And that, Hermann, my dear friend, is how it should be done.
Because it was a Friday evening, the journey home took longer than usual. By the time Richard turned the key in the lock of his front door, he had been over the events of the day a thousand times in his head. Debriefings had taken place in the afternoon for all bank staff, inventories drawn up of items stolen, estimates worked out as to the value of bank notes appropriated.
And through all this activity, Richard was calmness personified, in control, the illicit items of his endeavours undisturbed in his pockets.
The weekend lay ahead and he resolved to keep a low profile. Nothing was scheduled, no parties, no socialising, so he would just maintain his equilibrium and ensure he acted normally with Trudy and the children. And he would continue to do this, he vowed to himself, during the coming weeks. After that, he would consider how to exchange the jewellery. All he had to do now was find somewhere suitable to secrete his bounty, and relax.
‘Hi, Dad, got an A for my English today,’ beamed Nicola, as he took off his coat. ‘Here, look!’ and she thrust her exercise book in front of his nose. He saw at the top of the page the title, Deception, underlined in his daughter’s handwriting. ‘It’s my review of “Charley Varrick”. Saw it last week as part of my media studies.
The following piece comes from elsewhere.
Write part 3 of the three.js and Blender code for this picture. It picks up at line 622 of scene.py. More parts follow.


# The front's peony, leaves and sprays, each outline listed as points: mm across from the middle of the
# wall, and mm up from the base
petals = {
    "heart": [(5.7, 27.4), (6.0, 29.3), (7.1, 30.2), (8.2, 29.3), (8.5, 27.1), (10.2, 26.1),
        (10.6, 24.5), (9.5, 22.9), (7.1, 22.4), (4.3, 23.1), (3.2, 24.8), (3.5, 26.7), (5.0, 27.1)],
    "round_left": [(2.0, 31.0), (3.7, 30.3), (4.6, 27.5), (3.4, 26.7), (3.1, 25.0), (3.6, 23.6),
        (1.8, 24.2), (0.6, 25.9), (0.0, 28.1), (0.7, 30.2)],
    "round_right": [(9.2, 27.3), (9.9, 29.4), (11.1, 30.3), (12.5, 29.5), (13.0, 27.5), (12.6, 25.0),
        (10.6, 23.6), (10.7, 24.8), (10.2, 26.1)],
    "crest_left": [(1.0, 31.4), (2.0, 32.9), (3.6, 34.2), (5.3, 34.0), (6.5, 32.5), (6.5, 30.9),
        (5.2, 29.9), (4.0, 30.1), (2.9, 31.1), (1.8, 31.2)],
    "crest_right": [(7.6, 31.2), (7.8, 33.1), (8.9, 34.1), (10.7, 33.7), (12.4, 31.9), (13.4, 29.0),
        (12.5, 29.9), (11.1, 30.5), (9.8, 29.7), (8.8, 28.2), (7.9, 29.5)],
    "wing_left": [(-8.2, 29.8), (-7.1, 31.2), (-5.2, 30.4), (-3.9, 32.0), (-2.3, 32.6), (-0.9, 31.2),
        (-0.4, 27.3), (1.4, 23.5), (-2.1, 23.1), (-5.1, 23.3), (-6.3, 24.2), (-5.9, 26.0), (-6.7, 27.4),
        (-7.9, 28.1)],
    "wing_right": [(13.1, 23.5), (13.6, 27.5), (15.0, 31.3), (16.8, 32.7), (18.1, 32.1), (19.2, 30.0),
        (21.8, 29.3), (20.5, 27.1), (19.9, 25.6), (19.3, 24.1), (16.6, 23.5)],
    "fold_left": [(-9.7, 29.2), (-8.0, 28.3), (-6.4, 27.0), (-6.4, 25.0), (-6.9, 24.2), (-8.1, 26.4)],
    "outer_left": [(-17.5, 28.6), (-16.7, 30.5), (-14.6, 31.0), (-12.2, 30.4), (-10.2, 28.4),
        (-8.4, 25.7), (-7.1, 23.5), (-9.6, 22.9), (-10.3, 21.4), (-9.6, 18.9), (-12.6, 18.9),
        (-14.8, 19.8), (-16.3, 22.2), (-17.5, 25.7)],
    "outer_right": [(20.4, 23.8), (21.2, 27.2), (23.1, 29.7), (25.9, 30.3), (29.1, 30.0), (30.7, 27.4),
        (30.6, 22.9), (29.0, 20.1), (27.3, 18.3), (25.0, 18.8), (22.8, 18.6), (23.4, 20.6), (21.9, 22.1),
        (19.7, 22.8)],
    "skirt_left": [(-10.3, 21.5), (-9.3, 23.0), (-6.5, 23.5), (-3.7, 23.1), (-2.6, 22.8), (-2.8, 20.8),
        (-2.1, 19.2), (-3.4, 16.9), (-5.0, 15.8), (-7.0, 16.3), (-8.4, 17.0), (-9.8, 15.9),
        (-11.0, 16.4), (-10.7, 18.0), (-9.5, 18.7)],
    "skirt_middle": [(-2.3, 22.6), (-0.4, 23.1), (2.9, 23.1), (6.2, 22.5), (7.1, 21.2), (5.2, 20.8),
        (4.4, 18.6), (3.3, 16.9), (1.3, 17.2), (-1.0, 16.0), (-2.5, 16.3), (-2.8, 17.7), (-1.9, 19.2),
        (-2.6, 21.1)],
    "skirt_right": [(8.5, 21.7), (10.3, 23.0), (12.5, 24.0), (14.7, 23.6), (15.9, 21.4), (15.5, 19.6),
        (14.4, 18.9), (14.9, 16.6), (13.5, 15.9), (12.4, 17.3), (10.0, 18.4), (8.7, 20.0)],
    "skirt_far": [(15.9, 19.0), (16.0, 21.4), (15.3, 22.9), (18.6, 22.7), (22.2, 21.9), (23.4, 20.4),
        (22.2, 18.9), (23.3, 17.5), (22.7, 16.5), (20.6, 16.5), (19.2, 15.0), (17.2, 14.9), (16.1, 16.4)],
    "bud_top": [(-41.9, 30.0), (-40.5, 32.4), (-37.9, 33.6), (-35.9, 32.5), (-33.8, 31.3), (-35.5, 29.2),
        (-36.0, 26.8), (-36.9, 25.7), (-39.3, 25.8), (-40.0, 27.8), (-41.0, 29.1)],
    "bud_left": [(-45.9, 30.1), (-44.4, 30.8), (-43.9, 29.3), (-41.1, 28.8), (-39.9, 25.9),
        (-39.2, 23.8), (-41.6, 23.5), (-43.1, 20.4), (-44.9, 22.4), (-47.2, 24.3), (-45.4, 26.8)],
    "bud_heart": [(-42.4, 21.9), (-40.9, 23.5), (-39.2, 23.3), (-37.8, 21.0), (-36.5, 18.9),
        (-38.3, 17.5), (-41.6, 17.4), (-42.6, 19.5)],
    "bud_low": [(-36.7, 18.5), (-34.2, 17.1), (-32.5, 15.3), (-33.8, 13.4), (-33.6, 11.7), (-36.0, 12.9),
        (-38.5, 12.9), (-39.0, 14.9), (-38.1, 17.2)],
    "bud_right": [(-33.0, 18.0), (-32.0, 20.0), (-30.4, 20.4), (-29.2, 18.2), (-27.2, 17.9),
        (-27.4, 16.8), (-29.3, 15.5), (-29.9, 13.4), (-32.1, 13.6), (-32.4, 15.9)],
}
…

It’s my favourite film. Bye!’
And with that she shot upstairs to her room, taking the book with her.
‘Well done,’ he called after her.
Richard tried to keep everything as normal as he could at the start of Monday morning. Indeed, there was nothing to suggest to him as he grabbed his jacket from the back seat of his car after parking in the allotted space, that the events of the day would be much different from any other.
‘Morning, old chap,’ said Andrew Dillington, Head of Security, as Richard walked into his office. ‘Let me introduce Superintendent Dawson, Chief Inspector Brown and Detective Sergeant Jenkins. I think you already know Charley Davis from Head Office.’
Richard’s throat went dry. ‘To what do I owe the pleasure?’
‘Get straight to the point, old man,’ started Dillington. ‘Last Friday’s events not entirely legit, if you get my drift. All a set up. Thieves, customers – all actors, you see. Checking our security systems, see how our staff react. To be honest, hadn’t expected a certain person to react in quite the way he did. Bit of a rum do, if you know what I mean?’
Richard’s hand stroked the hair on the back of his head. His other hand blindly reached out behind him to feel for the reassuring arm of his chair. He slumped to the seat, leaned forward and both his hands covered his eyes, cradling his head. A deep, penetrating, primeval sob shuddered through his body permeating his inner self, transforming him into a weak, quivering shell unrecognisable to those who had gathered in his office five minutes earlier, who now gathered round him witnessing the disintegration of a fellow human being. None could help him.
Move over, Hermann, let me sit there next to you.
It was Dillington who responded first. Placing his hand on Richard’s shoulder he said, ‘Come on, old chap, let’s get you out of here.’
Charley Davis stepped forward. ‘I’ve got him,’ he said to the others and helped Richard rise from his seat, and walk towards the door.
And as he was led away, Richard was heard merely muttering with extraordinary speed: ‘The three, the seven, and the ace! The three, the seven, and the queen! Such a fool!’